Ahmed Asaleia (45), seorang pria Palestina yang mengungsi dari Jabalia, Jalur Gaza utara, berhasil melarikan diri dari serangan Israel menuju kamp pengungsi Al-Shati di sebelah barat Gaza City.
"Saat ledakan terdengar dari berbagai arah di sekitar saya, saya tidak pernah membayangkan bahwa saya akan selamat bersama keluarga saya dan tetap hidup hingga saat ini," kata ayah lima anak itu kepada Xinhua.
Selama 11 hari beruntun, tentara Israel melanjutkan operasi daratnya di Jabalia dan daerah sekitarnya. Penduduk setempat mengatakan pasukan Israel telah sepenuhnya mengisolasi wilayah utara, mengepung puluhan ribu keluarga tanpa makanan, air, dan obat-obatan.

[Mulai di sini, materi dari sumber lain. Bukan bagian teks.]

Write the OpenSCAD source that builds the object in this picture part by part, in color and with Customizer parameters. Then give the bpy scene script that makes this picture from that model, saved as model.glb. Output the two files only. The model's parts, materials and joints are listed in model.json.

"Kematian begitu dekat dengan kami, namun ajaibnya kami berhasil melarikan diri dari pengeboman dan hujan peluru," ujar Asaleia.
Bagi Asaleia dan keluarga Palestina lainnya yang mengungsi dari Jabalia, bayang-bayang penderitaan terus menghantui mereka. Meskipun telah berhasil lolos dari maut, mereka harus terus berjuang setiap hari untuk mendapatkan makanan dan air, serta harus memikirkan keamanan mereka dari ancaman serangan berikutnya.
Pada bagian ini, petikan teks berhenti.